We are such devout believers in the efficacy of Orders, that we devote this small essay to an attempt to make them, under some phase or other, universal. We will not linger in a consideration of the Orders already dead; lovely was their life, and as fragrant is their memory. There was one Order—Teutonic, if we mistake not, the Order of Fools. There was a quaint sincerity in the very title of this brotherhood. Its philosophy was out-speaking; and more than all, the constitution of such a chapter admitted knights against whose worthiness, whose peculiar right to wear the badge, no envious demagogue could say his bitter saying. Surely, in our reverence for the wisdom of antiquity, this Order might have resurrection. The Fool might have his bauble newly varnished—his cap newly hung with tinkling bells. Some of us chirp and cackle of the wisdom of the bygone day; but that is only wisdom which jumps with our own cunning; which fortifies us in the warm and quiet nook of some hallowed prejudice. From the mere abstract love of justice, we should be right glad to have the Order of Fools revived in the fullest splendour of Folly. Such an Order would so beneficently provide for many unrewarded public idlers—ay, and public workers.
There was a time when the world in its first childhood needed playthings. Then was the Herald the world’s toy-maker, and made for it pretty little nick-knacks—golden fleeces—stars, ribands and garters; tempting the world to follow the kickshaws, as nurse with sugared bread-and-butter tempts the yeanling to try its tottering feet. The world has grown old—old and wise: yet is not the Herald bankrupt, but like a pedlar at a fair, draws the hearts of simple men after the shining, silken glories in his box. Meanwhile, philosophy in hodden grey, laughs at the crowd, who bellow back the laugh and sometimes pelt the reverend fool for his irreligious humour: for he who believes not in Stars and Garters is unbeliever; to the world’s best and brightest faith, atheist and scoffer.
Is it not strange that a man should think the better of himself for a few stones glittering in his bosom? That a costly band about the leg should make the blood dance more swiftly through the arteries? That a man seeing his breast set with jewellers’ stars should think them glorious as the stars of heaven—himself, little less than an earthly god, so deified? If these things be really types and emblems of true greatness, what rascal poverty besets the man without them! How is he damned in his baseness! What mere offal of humanity, the biped without an Order! And, therefore, let stars be multiplied; and let nobility—like bees—suck honey from Thistles!

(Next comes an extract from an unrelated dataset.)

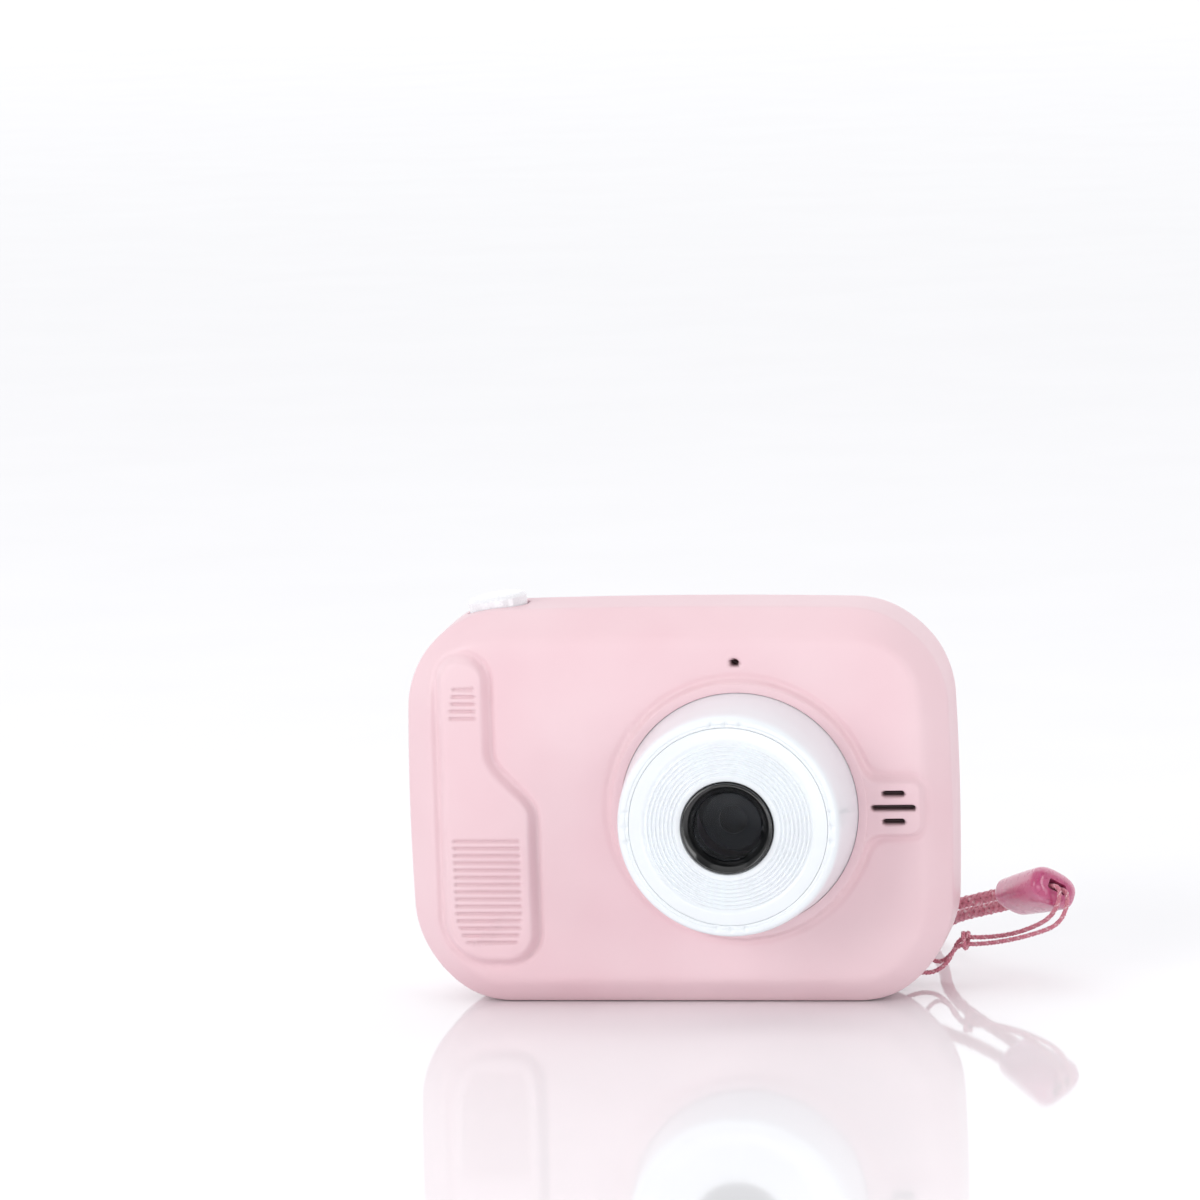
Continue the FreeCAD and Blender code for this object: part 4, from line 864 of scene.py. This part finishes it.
# %% [markdown]
# ## Cords
#
# Each cord is one smooth NURBS line controlled by the same route as its mechanical solid.  The strands of the
# braid are then carried along points read from that line: each strand is a small tube that circles the line,
# and in a braid half of them turn one way and half the other, passing over and under by turns.

# %% Clasp place and cord routes, in millimetres
CLASP_CENTRE = np.array([51.3, 8.15, 13.7])
CLASP_ANGLES = [math.radians(v) for v in (-46.0, -16.0, -32.0)]


def clasp_turn():
    """Rotation of the clasp: about Z, then about Y, then about its own length."""
    turn, rise, roll = CLASP_ANGLES
    matrix = Matrix.Rotation(turn, 3, "Z") @ Matrix.Rotation(rise, 3, "Y") @ Matrix.Rotation(roll, 3, "X")
    return np.array(matrix)


def on_clasp(x, y, z):
    """A place given along, across and through the clasp, as a place in the model."""
    return tuple(CLASP_CENTRE + clasp_turn() @ np.array([x, y, z]))


TIE_ROUTE = [
    on_clasp(4.0, 0.6, 0), on_clasp(7.4, 0.6, 0),
    (57.0, 2.2, 12.9), (55.4, 3.5, 9.6), (51.6, 5.2, 7.9), (47.6, 6.3, 6.7), (43.6, 7.0, 6.0),
    (39.4, 7.3, 5.9), (38.2, 7.4, 2.9), (35.4, 7.4, 1.2), (31.4, 7.5, 2.2), (29.2, 7.8, 4.7),
    (29.6, 8.1, 8.0), (32.9, 8.3, 8.0), (34.5, 8.4, 4.4), (36.6, 8.45, 2.6), (38.9, 8.5, 4.2),
    (39.9, 8.5, 6.8), (44.0, 8.2, 6.75), (48.0, 7.5, 7.4), (51.4, 6.0, 8.8), (54.2, 3.6, 10.7),
    (55.8, 1.5, 13.6), on_clasp(7.4, -0.75, 0), on_clasp(4.0, -0.75, 0)]
CORD_ROUTE = [
    on_clasp(-3.0, -1.6, 0), on_clasp(-10.5, -1.6, 0),
    (33.6, 17.6, 8.8), (24.5, 19.6, 3.6), (14.0, 19.4, 1.1), (2.0, 17.6, 1.05), (-10.0, 17.0, 1.05),
    (-22.0, 18.4, 1.05), (-31.5, 22.6, 1.05), (-37.0, 31.0, 1.05), (-35.6, 41.5, 1.05),
    (-28.0, 49.5, 1.05), (-16.5, 53.0, 1.05), (-4.0, 53.4, 1.05), (8.5, 51.0, 1.05),
    (20.0, 49.0, 1.05), (29.5, 43.5, 1.05), (34.6, 34.5, 1.9), (36.2, 25.6, 6.2),
    on_clasp(-10.5, 1.6, 0), on_clasp(-3.0, 1.6, 0)]


# %% Smooth line and strands


def smooth_line(name, route, step):
    """Points every step millimetres along the NURBS line that the route controls."""
    curve = bpy.data.curves.new(name, "CURVE")
    curve.dimensions = "3D"
    spline = curve.splines.new("NURBS")
    spline.points.add(len(route) - 1)
    for point, place in zip(spline.points, route):
        point.co = (*[v * MM for v in place], 1.0)
    spline.order_u = 3
    spline.use_endpoint_u = True
    spline.resolution_u = 24
    holder = bpy.data.objects.new(name, curve)
    mesh = bpy.data.meshes.new_from_object(holder)
    flat = np.empty(len(mesh.vertices) * 3)
    mesh.vertices.foreach_get("co", flat)
    dots = flat.reshape(-1, 3) / MM
    bpy.data.objects.remove(holder)
    bpy.data.meshes.remove(mesh)
    gaps = np.linalg.norm(np.diff(dots, axis=0), axis=1)
    travelled = np.concatenate([[0], np.cumsum(gaps)])
    length = travelled[-1]
    wanted = np.linspace(0, length, int(length / step) + 1)
    line = np.stack([np.interp(wanted, travelled, dots[:, k]) for k in range(3)], axis=-1)
    return line, wanted, length


def strands(line, travelled, steady, count, pitch, orbit, weave, thickness, sides=6):
    """Strand tubes round a line: each strand's centre circles the line, its section is a small circle.

    The angle is 2 pi times the length travelled over the pitch, one way for half of the strands and the other
    way for the rest; the orbit swells and shrinks by weave, so the two sets pass over and under.
    """
    tangent = np.gradient(line, axis=0)
    tangent /= np.linalg.norm(tangent, axis=1, keepdims=True)
    side = np.cross(np.broadcast_to(steady, tangent.shape), tangent)
    side /= np.linalg.norm(side, axis=1, keepdims=True)
    up = np.cross(tangent, side)
    rings, tones, lengths = [], [], []
    phase = 2 * math.pi * travelled / pitch
    for way in (1, -1):
        for k in range(count):
            angle = way * phase + 2 * math.pi * k / count
            radius = orbit + way * weave * np.cos(count * phase + math.pi * k)
            out = side * np.cos(angle)[:, None] + up * np.sin(angle)[:, None]
            centre = line + out * radius[:, None]
            run = np.gradient(centre, axis=0)
            run /= np.linalg.norm(run, axis=1, keepdims=True)
            across = np.cross(run, out)
            turn = np.linspace(0, 2 * math.pi, sides, endpoint=False)
            section = (np.cos(turn)[None, :, None] * across[:, None, :]
                       + np.sin(turn)[None, :, None] * out[:, None, :])
            ring = centre[:, None, :] + thickness * section
            pale = k == 1 and way > 0
            rings.append(ring)
            tones.append(np.full(ring.shape[:2], 0.85 if pale else 0.25 + 0.2 * (k % 2)))
            lengths.append(np.broadcast_to(travelled[:, None], ring.shape[:2]))
    return rings, tones, lengths


def cord_mesh(name, line, travelled, finish, **braid):
    """Join every strand's grid into one mesh, with a length-wise UV map and a tone for each strand."""
    rings, tones, lengths = strands(line, travelled, **braid)
    pieces = []
    for k, (ring, tone, run) in enumerate(zip(rings, tones, lengths)):
        around = np.linspace(0, 1, ring.shape[1])[None, :].repeat(len(ring), axis=0)
        flat = np.stack([run, around + k], axis=-1)
        pieces.append(grid_surface(f"{name}_{k}", ring, finish, close_columns=True, values={"tone": tone},
                                   uv=flat, flip=True))
    return join(name, pieces)


def join(name, pieces):
    """Make several grid pieces one object."""
    with bpy.context.temp_override(active_object=pieces[0], selected_editable_objects=pieces,
                                   selected_objects=pieces):
        bpy.ops.object.join()
    pieces[0].name = name
    pieces[0].data.name = name
    return pieces[0]


# %% Wrist cord and tie cord
THICK_BRAID = {"count": 4, "pitch": 5.0, "orbit": 0.62, "weave": 0.08, "thickness": 0.32}
THIN_BRAID = {"count": 3, "pitch": 1.7, "orbit": 0.22, "weave": 0.035, "thickness": 0.15, "sides": 5}
wrist_line, wrist_run, wrist_length = smooth_line("wrist_line", CORD_ROUTE, 0.5)
wrist = cord_mesh("wrist_braid", wrist_line, wrist_run, finishes["pink_cord"], steady=(0.0, 0.0, 1.0),
                  **THICK_BRAID)
tie_line, tie_run, tie_length = smooth_line("tie_line", TIE_ROUTE, 0.22)
tie = cord_mesh("tie_braid", tie_line, tie_run, finishes["pink_cord"], steady=(0.0, 1.0, 0.0), **THIN_BRAID)
print("wrist cord", round(wrist_length, 1), "mm, tie cord", round(tie_length, 1), "mm")

# %% [markdown]
# ## Hitch and clasp
#
# The hitch is the tie loop's own cord wound round its two legs.  The clasp is a moulded block: a superellipse
# section carried along its length and drawn in at the ends, with the slot sunk into its right end.

# %% Hitch


def hitch_coil():
    """Nearly one and a half turns of the tie cord round the legs, as an oval helix with the same braid."""
    centre = np.array([40.9, 7.9, 6.35])
    turn_count, deep, tall = 1.4, 1.35, 1.1
    turns = np.linspace(0, 2 * math.pi * turn_count, 110)
    drift = np.linspace(-0.5, 0.5, len(turns))
    line = np.stack([centre[0] + drift, centre[1] + deep * np.cos(turns), centre[2] + tall * np.sin(turns)],
                    axis=-1)
    gaps = np.linalg.norm(np.diff(line, axis=0), axis=1)
    run = np.concatenate([[0], np.cumsum(gaps)])
    return cord_mesh("hitch_wrap", line, run, finishes["pink_cord"], steady=(1.0, 0.0, 0.0), **THIN_BRAID)


hitch = hitch_coil()

# %% Clasp


def clasp_body():
    """Superellipse sections along the clasp; the ends close on the axis and the slot is pushed in."""
    half_length, half_wide, half_thick = 6.0, 4.1, 2.7
    count, ease = 144, 1.5
    angle = np.linspace(0, 2 * math.pi, count, endpoint=False)
    power = 2 / 2.7
    outline = np.stack([np.sign(np.cos(angle)) * np.abs(np.cos(angle)) ** power * half_wide,
                        np.sign(np.sin(angle)) * np.abs(np.sin(angle)) ** power * half_thick], axis=-1)
    bend = np.linspace(0, math.pi / 2, 10)
    body = np.linspace(-half_length + ease, half_length - ease, 40)
    cap = np.linspace(0, 1, 60)[1:-1]
    along = np.concatenate([np.full(len(cap), -half_length), -half_length + ease - ease * np.cos(bend),
                            body[1:-1], half_length - ease + ease * np.sin(bend),
                            np.full(len(cap), half_length)])
    inset = np.concatenate([np.zeros(len(cap)), ease * (1 - np.sin(bend)), np.zeros(len(body) - 2),
                            ease * (1 - np.cos(bend)), np.zeros(len(cap))])
    shrink = np.concatenate([cap, np.ones(20 + len(body) - 2), cap[::-1]])
    end_scale = (np.array([half_wide, half_thick]) - ease) / np.array([half_wide, half_thick])
    size = 1 - inset[:, None] / np.array([half_wide, half_thick])
    ends = np.abs(along) >= half_length - 1e-9
    size = np.where(ends[:, None] & (shrink[:, None] < 1), end_scale * shrink[:, None], size)
    waist = 1 - 0.16 * smooth_step(0.35 - along / (2 * half_length))
    local = np.stack([np.repeat(along[:, None], count, axis=1),
                      outline[None, :, 0] * (size[:, 0] * waist)[:, None],
                      outline[None, :, 1] * (size[:, 1] * waist)[:, None]], axis=-1)
    slot = box_distance(local[..., 1], local[..., 2], (0, 0), (3.1, 1.4), 0.2)
    sunk = smooth_step(0.5 - slot / 0.15) * (local[..., 0] > half_length - 0.2)
    local[..., 0] -= 2.2 * sunk
    world = local @ clasp_turn().T + CLASP_CENTRE
    # the slot's inside carries painted shade
    return grid_surface("clasp_block", world, finishes["clasp_gloss"], close_columns=True,
                        values={"hollow": 0.8 * sunk})


clasp = clasp_body()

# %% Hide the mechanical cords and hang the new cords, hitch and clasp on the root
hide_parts("wrist_cord")
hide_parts("tie_cord")
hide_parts("tie_hitch")
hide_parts("cord_clasp")
for piece in (wrist, tie, hitch):
    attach(piece, "root")
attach(clasp, "root")

# %% [markdown]
# ## Floor and light
#
# The floor is a pale, slightly glossy sheet that mirrors the camera softly.  A broad light overhead, a large
# one to the left, two small ones low down and a white surround give the soft, shadow-poor light of a product
# table.

# %% Floor


def glossy_sheet():
    """White acrylic sheet: pale, with a soft mirror image."""
    material, tree, shader = new_finish("white_acrylic_sheet", Specular_IOR_Level=0.5, Coat_Weight=0.0)
    tint(tree, shader, noise_field(tree, 0.02), (0.3, "#F4F4F6"), (0.7, "#F7F7F9"))
    shader.inputs["Roughness"].default_value = 0.05
    return material


reach = np.linspace(-3000, 3000, 13)
deep, wide = np.meshgrid(reach, reach, indexing="ij")
sheet = np.stack([wide, deep, np.full_like(wide, -0.02)], axis=-1)
floor = grid_surface("floor", sheet, glossy_sheet(), flip=True)

# %% Lights


def soft_box(name, place, target, size, power):
    """A rectangular area light that faces its target; size and places in metres."""
    data = bpy.data.lights.new(name, "AREA")
    data.shape = "RECTANGLE"
    data.size, data.size_y = size
    data.energy = power
    light = bpy.data.objects.new(name, data)
    direction = Vector(target) - Vector(place)
    light.rotation_euler = direction.to_track_quat("-Z", "Y").to_euler()
    light.location = place
    bpy.context.scene.collection.objects.link(light)


soft_box("overhead", (-0.15, -0.10, 0.75), (0, 0, 0.03), (0.9, 0.7), 1.1)
soft_box("left_front", (-0.78, -0.80, 0.46), (0, 0, 0.03), (0.8, 0.7), 7.0)
soft_box("right_low", (0.75, -0.45, 0.30), (0, 0, 0.03), (0.35, 0.6), 2.3)
soft_box("front_low", (0.20, -1.10, 0.10), (0, 0, 0.02), (0.9, 0.15), 1.9)


def white_surround():
    """White behind the camera body and grey on the viewer's side, so that dark gloss stays dark."""
    world = bpy.data.worlds.new("white_surround")
    world.use_nodes = True
    tree = world.node_tree
    toward = add_node(tree, "TexCoord").outputs["Generated"]
    depth = add_node(tree, "SeparateXYZ", inputs={"Vector": toward}).outputs["Y"]
    level = add_node(tree, "MapRange", inputs={"Value": depth, "From Min": -0.25, "From Max": 0.45,
                                               "To Min": 0.33, "To Max": 1.2})
    tree.links.new(level.outputs["Result"], tree.nodes["Background"].inputs["Strength"])
    tree.nodes["Background"].inputs["Color"].default_value = linear("#FBFBFD")
    return world


bpy.context.scene.world = white_surround()
bpy.context.scene.view_settings.view_transform = "Standard"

We are, however, confirmed in our late failing faith. We are bigoted to Orders. Men, like watches, must work the better upon jewels. Man is, at the best, a puppet; and is only put into dignified motion when pulled by Blue or Red Ribands. Now, as few, indeed, of us can get stars, garters or ribands, let us have Orders of our own. Let us, with invincible self-complacency, ennoble ourselves.